The following day, the king again met the remaining rebel force at Smithfield. This time the king, along with the mayor of London, William Walworth, were met by Wat Tyler himself. Tyler made similar demands to those made at Mile End, to which he added the complete abolition of lordship, excepting the king, with all others equal; that the property of the church be seized and distributed to the laity; and that all bishoprics except one be removed. It is somewhat unclear what happened next, but whether by plan or provocation, Tyler was killed by William Walworth and one other. The commons grew restless and the 14-year-old king rode out to meet them, assuring them of his sympathies and somehow, with the help of an armed guard summoned by Walworth, was able to convince them to disperse.

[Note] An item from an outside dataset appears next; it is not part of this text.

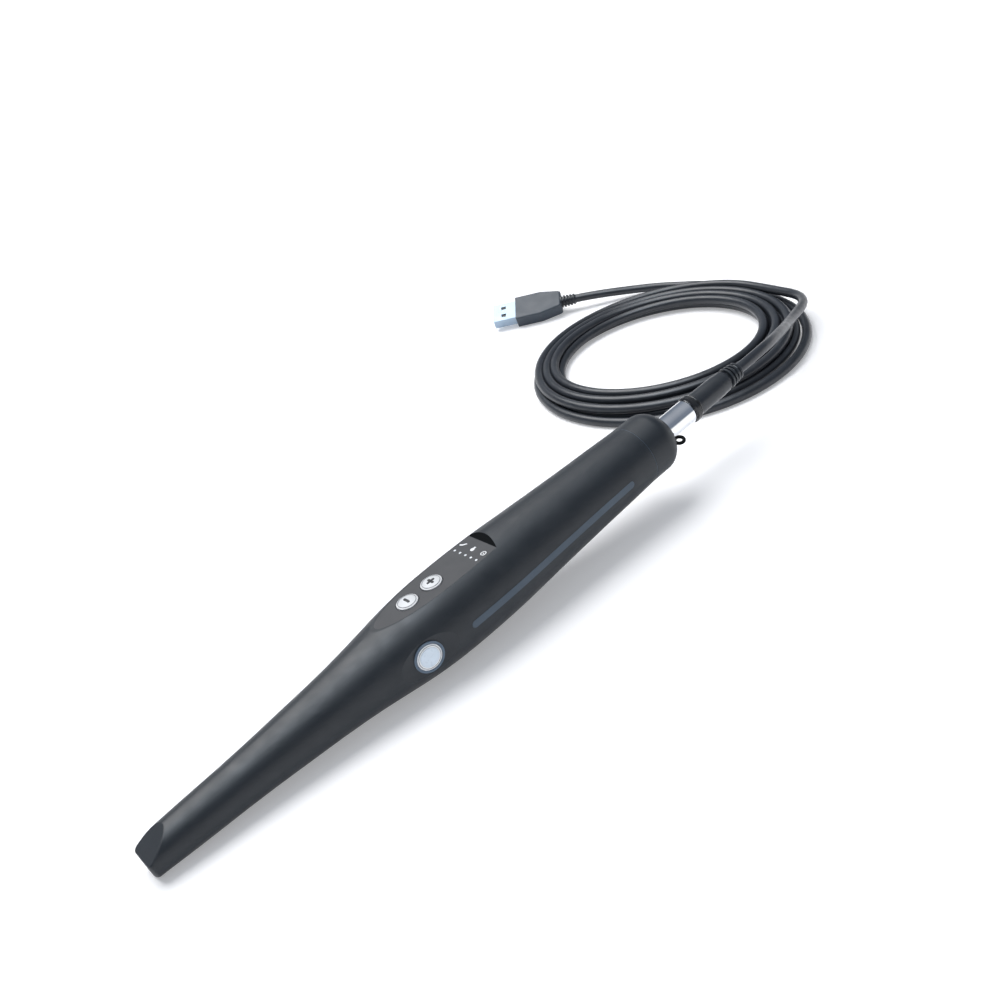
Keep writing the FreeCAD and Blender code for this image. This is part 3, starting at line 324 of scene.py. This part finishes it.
def add_keys():
    for name, body, x in (("minus", "minus_button", MINUS_AT), ("plus", "plus_button", PLUS_AT)):
        top = frame_at(wand(x, 0, KEY_TOP), ALONG, UP)
        bars = [rounded_bar(3.0, 0.95)]
        turned = [(-y, x_) for x_, y in bars[0]]
        outlines = [turned] if name == "minus" else [turned, bars[0]]
        soften(piece(name + "_glyph", outline_prism(outlines, 0.18), top, body, INK), 0.04)
        # Grey ring near the edge of each white key: painted shade at the rim of its dome.
        rim = frame_at(wand(x, 0, KEY_TOP - 0.14), ALONG, UP)
        piece(name + "_rim_shade", ring_mesh(2.95, 0.16, 0.06, 0.01), rim, body, RIM_GREY)
        seat = frame_at(wand(x, 0, KEYPAD_TOP - 0.02), ALONG, UP)
        piece(name + "_seat_line", ring_mesh(3.78, 0.22, 0.05, 0.01), seat, "handpiece", INK)


def add_icons():
    """Three plain status signs behind the indicator row: a tick, a lamp and a ring with a dot."""
    base = [frame_at(wand(SIGNS_AT, side * SIGN_SPACING, KEYPAD_TOP - 0.01), ALONG, UP)
            for side in (1, 0, -1)]
    tick = [(-0.9, 0.8), (-0.45, 1.2), (-0.1, 0.35), (1.0, -0.8), (0.75, -1.25), (-0.45, -0.2)]
    soften(piece("sign_tick", outline_prism([tick], 0.06), base[0], "handpiece", PRINT), 0.02)
    lamp = [circle(0.72, -0.35, 0), [(0.3, -0.4), (1.05, -0.4), (1.05, 0.4), (0.3, 0.4)]]
    soften(piece("sign_lamp", outline_prism(lamp, 0.06), base[1], "handpiece", PRINT), 0.02)
    piece("sign_ring", ring_mesh(0.85, 0.32, 0.06), base[2], "handpiece", PRINT)
    soften(piece("sign_dot", outline_prism([circle(0.26)], 0.06), base[2], "handpiece", PRINT), 0.02)


# ---------------------------------------------------------------- capture buttons

def add_capture(tag):
    inward = Vector(joints["capture_press_" + tag]["axis"]).normalized()
    low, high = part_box("capture_ring_" + tag)
    middle = (low + high) / 2
    bodies = [Vector(v.co) for v in frame["nodes"]["capture_button_" + tag].data.vertices]
    outer = max(-v.dot(inward) for v in bodies)
    top = middle - inward * (outer + middle.dot(inward))
    body = "capture_" + tag
    place = frame_at(top, ALONG, -inward)
    dome = [(0, 0.10)] + [(3.2 * i / 12, 0.10 - 0.21 * (i / 12) ** 2) for i in range(1, 13)] + [(3.3, -0.3)]
    piece("capture_lens_" + tag, lathe(dome), place, body, PALE_BLUE)
    groove = place @ Matrix.Translation((0, 0, -0.30 * MM))
    piece("capture_groove_" + tag, ring_mesh(3.72, 0.18, 0.06, 0.01), groove, body, RIM_GREY)


# ---------------------------------------------------------------- seam, window and cable fittings

def add_body_details():
    place = frame_at(wand(SEAM_AT, 0, 0), ACROSS, ALONG)
    profile = [(10.60, 0), (10.84, 0), (10.87, 0.07), (10.84, 0.14), (10.60, 0.14), (10.60, 0)]
    piece("seam_line", lathe(profile, 128), place, "handpiece", MATERIALS["strip_blue"])
    place = frame_at(wand(GRIP_AT, 0, 0), ACROSS, ALONG)
    bands = [(4.0, 0.1), (4.34, 0.2), (4.38, 0.5), (4.34, 0.8), (4.0, 0.9)]
    piece("grip_band", lathe(bands, 96), place, "cable", MATERIALS["collar_black"])


mount = next(m for m in frame["record"]["mounts"] if m["name"] == "usb_a_plug")
PLUG_TIP = Vector(mount["pos_m"])
PLUG_BACK = -Vector(mount["axis"]).normalized()


def add_plug_details():
    start = PLUG_TIP + PLUG_BACK * (USB_SHELL + USB_GRIP) * MM
    profile = [(0, -0.4), (3.0, -0.4), (3.0, 0.5)]
    for i in range(4):
        z = 0.7 + 1.6 * i
        crest = 3.0 - 0.13 * i
        profile += [(2.25, z), (2.25, z + 0.45), (crest, z + 0.6), (crest + 0.05, z + 0.95), (crest, z + 1.3)]
    profile += [(2.2, 7.0), (2.05, 7.6), (0, 7.6)]
    relief = piece("usb_strain_relief", lathe(profile), frame_at(start, ACROSS, PLUG_BACK), "cable",
                   MATERIALS["grip_black"])
    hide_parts("usb_relief")
    return soften(relief, 0.08)


# ---------------------------------------------------------------- cable

LEAD = [(182.7, 10.7, 21.5), (203.0, 23.5, 14.6), (234.3, 37.7, 9.8), (241.5, 64.5, 7.4)]
TAIL = [(248.5, 107.0, 2.6), (244.8, 124.0, 2.1), (239.5, 139.5, 2.2)]
HOLE = Vector((186.0, 82.7))
OUTER = Vector((184.3, 76.7))
TURNS = 8.07
PER_TURN = 16
# The control points stand a little outside the curve that they make.
ROUTE_SLACK = 1.014


def outer_reach(heading):
    """Distance from the coil's hole centre to its outer edge along a heading."""
    turn = math.radians(57.0)
    along = Vector((math.cos(heading), math.sin(heading)))
    offset = HOLE - OUTER
    rotate = Matrix.Rotation(-turn, 2)
    p, d = rotate @ offset, rotate @ along
    a, b = 65.5, 60.5
    qa = (d.x / a) ** 2 + (d.y / b) ** 2
    qb = 2 * (p.x * d.x / a ** 2 + p.y * d.y / b ** 2)
    qc = (p.x / a) ** 2 + (p.y / b) ** 2 - 1
    return (-qb + math.sqrt(qb * qb - 4 * qa * qc)) / (2 * qa)


def coil_point(s):
    """Control point of the coil after s turns: three inward on top, then five outward along the floor."""
    heading = math.radians(-18.0 + 360 * s)
    near = 0.5 - 0.5 * math.cos(heading - math.radians(57))
    share = max(0.0, 0.90 - 0.30 * s) if s < 3.4 else 0.215 * (s - 3.45)
    share = max(0.0, min(1.0, share))
    share += near * (share ** 1.25 - share)
    fall = max(0.0, min(1.0, (s - 3.0) / 0.45))
    height = 5.75 - 0.3 * near - (3.7 - 0.3 * near) * fall + 1.6 * max(0.0, 1 - s / 0.25)
    inside = 45.2 + 0.5 * math.sin(2 * heading + 1.7 * s) * (1 - 0.6 * fall)
    radius = inside + share * (outer_reach(heading) - 0.6 - inside)
    radius *= ROUTE_SLACK
    return (HOLE.x + radius * math.cos(heading), HOLE.y + radius * math.sin(heading), height)


def add_cable():
    start = wand(RELIEF_END, 0, 0) / MM
    ahead = start + ALONG * 14.5
    end = (PLUG_TIP + PLUG_BACK * (USB_SHELL + USB_GRIP + USB_RELIEF) * MM) / MM
    out = end + PLUG_BACK * 8
    count = int(TURNS * PER_TURN)
    coil = [coil_point(i / PER_TURN) for i in range(1, count + 1)]
    points = [tuple(start), tuple(ahead)] + LEAD + coil + TAIL + [tuple(out), tuple(end)]
    data = bpy.data.curves.new("usb_cable", "CURVE")
    data.dimensions = "3D"
    data.bevel_depth = CORD_RADIUS * MM
    data.bevel_resolution = 6
    data.resolution_u = 6
    data.use_fill_caps = True
    spline = data.splines.new("NURBS")
    spline.points.add(len(points) - 1)
    for spot, point in zip(spline.points, points):
        spot.co = [c * MM for c in point] + [1]
    spline.order_u = 3
    spline.use_endpoint_u = True
    data.materials.append(MATERIALS["cable_black"])
    cable = bpy.data.objects.new("usb_cable", data)
    scene.collection.objects.link(cable)
    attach(cable, "cable")
    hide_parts("cable_lead", "cable_coil", "cable_tail")


# ---------------------------------------------------------------- floor and light

def add_floor():
    mesh = bmesh.new()
    bmesh.ops.create_grid(mesh, x_segments=1, y_segments=1, size=40000)
    data = bpy.data.meshes.new("floor")
    mesh.to_mesh(data)
    mesh.free()
    data.transform(Matrix.Scale(MM, 4))
    data.materials.append(material("floor_white", (0.80, 0.80, 0.81), 0.9, mottle=0.01, bump=0.0, patch=400,
                                   Specular_IOR_Level=0.1, Emission_Color=(1, 1, 1, 1),
                                   Emission_Strength=0.30))
    floor = bpy.data.objects.new("floor", data)
    scene.collection.objects.link(floor)


def area_light(name, place, target, size, power, color=(1, 1, 1)):
    data = bpy.data.lights.new(name, "AREA")
    data.shape = "DISK"
    data.size = size
    data.energy = power
    data.color = color
    lamp = bpy.data.objects.new(name, data)
    scene.collection.objects.link(lamp)
    lamp.matrix_world = frame_at(Vector(place), (1, 0, 0), Vector(place) - Vector(target))
    return lamp


def sun_light(name, direction, spread_angle, strength):
    data = bpy.data.lights.new(name, "SUN")
    data.energy = strength
    data.angle = math.radians(spread_angle)
    lamp = bpy.data.objects.new(name, data)
    scene.collection.objects.link(lamp)
    lamp.matrix_world = frame_at(Vector((0, 0, 1)), (1, 0, 0), Vector(direction))


def add_world():
    """Sky that is white at the horizon, dim above it and paler overhead."""
    world = bpy.data.worlds.new("studio")
    scene.world = world
    world.use_nodes = True
    tree = world.node_tree
    coords = tree.nodes.new("ShaderNodeTexCoord")
    split = tree.nodes.new("ShaderNodeSeparateXYZ")
    ramp = tree.nodes.new("ShaderNodeValToRGB")
    tree.links.new(coords.outputs["Generated"], split.inputs["Vector"])
    tree.links.new(split.outputs["Z"], ramp.inputs["Fac"])
    stops = [(0.0, (1.3, 1.3, 1.3)), (0.10, (0.9, 0.9, 0.9)), (0.22, (0.17, 0.20, 0.25)),
             (0.6, (0.20, 0.23, 0.28)), (1.0, (0.42, 0.44, 0.48))]
    for position, color in stops[1:-1]:
        ramp.color_ramp.elements.new(position)
    for element, (position, color) in zip(ramp.color_ramp.elements, stops):
        element.color = (*color, 1)
    tree.links.new(ramp.outputs["Color"], tree.nodes["Background"].inputs["Color"])
    tree.nodes["Background"].inputs["Strength"].default_value = 1.0


def add_light():
    add_world()
    sun_light("key", (-0.02, 0.44, 0.90), 50, 3.1)
    sheen = area_light("sheen", (0.0, -0.14, 1.0), (0.02, 0.0, 0.02), 0.75, 8.5, (0.84, 0.92, 1.0))
    sheen.visible_diffuse = False
    scene.view_settings.view_transform = "Standard"


add_camera()
relief = add_plug_details()
add_cable()
add_keys()
add_icons()
add_capture("left")
add_capture("right")
add_body_details()
add_floor()
add_light()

Although the rising had spread to other parts of the country, notably St. Albans and Norfolk, the government had gained the upper hand and within the next month all the remaining leaders of the revolt had been tried and executed.

Sources

Norman Cohn. The Pursuit of the Millennium: Revolutionary Millenarians and Mystical Anarchists of the Middle Ages. New York: Oxford University Press, 1970.

R. B. Dobson. The Peasants’ Revolt of 1381. New York: St Martin's Press, 1970.

Steven Justice. Writing and Rebellion: England in 1381. Berkeley: University of California Press, 1994.

Philip Lindsay and Reg Groves. The Peasants' Revolt, 1381. Westport, CT: Greenwood Press, 1974.

May McKisack. The Fourteenth Century – 1307-1399. Oxford: Clarendon Press, 1959.